En fonction de la géographie
En général, les régions périphériques ont été davantage réfractaires.
Cela pourrait tenir aux différences culturelles, aux langues régionales encore très présentes ; en Bretagne avec 20 % de jureurs23, en Alsace (8 % de jureurs dans le Bas-Rhin)
On peut y adjoindre le Nord, la Lorraine, le Languedoc et l'Auvergne.
Une certaine méfiance envers les décisions de la capitale a pu aussi être une explication.
La diffusion des idées des Lumières est certainement aussi un des facteurs de motivation pour prêter ou non serment.
La présence d'un nombreux clergé gallican et/ou janséniste dans le Bassin Parisien est, pour certains historiens, une des raisons pour lesquelles le serment y a eu beaucoup de succès (90 % de jureurs dans le Loiret)
Les autres régions à majorité de jureurs sont la Bourgogne, la Provence (96 % de jureurs dans le Var24) et les régions littorales du Sud-Ouest.

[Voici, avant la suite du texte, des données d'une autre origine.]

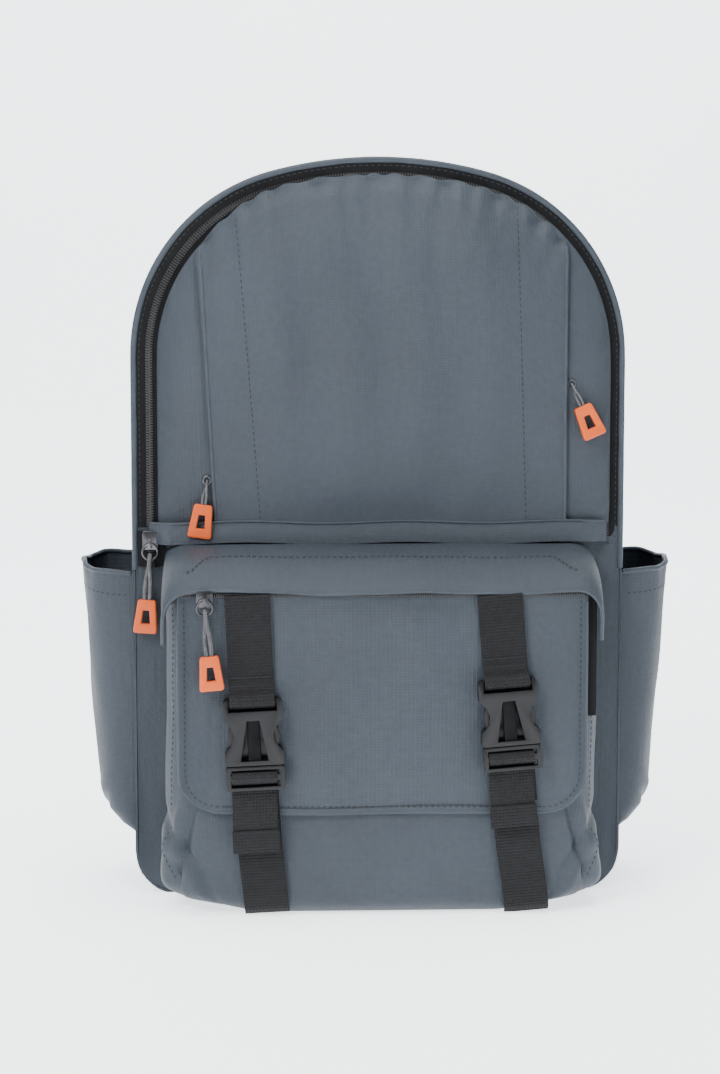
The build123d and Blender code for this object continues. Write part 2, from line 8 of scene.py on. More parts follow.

Au total, au niveau national, en tenant compte des rétractations intervenues après les brefs pontificaux on atteindrait une proportion de 47 % à 48 % de jureurs25.
Élection du nouveau clergé
Pour remplacer les prêtres réfractaires, il fallut élire de nouveaux prêtres : 80 évêques furent élus et environ 20 000 prêtres furent remplacés.
L'abbé Grégoire, curé et député, qui avait participé à la rédaction du projet de constitution civile du clergé, fut élu évêque constitutionnel du Loir-et-Cher, et devint de fait le chef de l'Église constitutionnelle de France.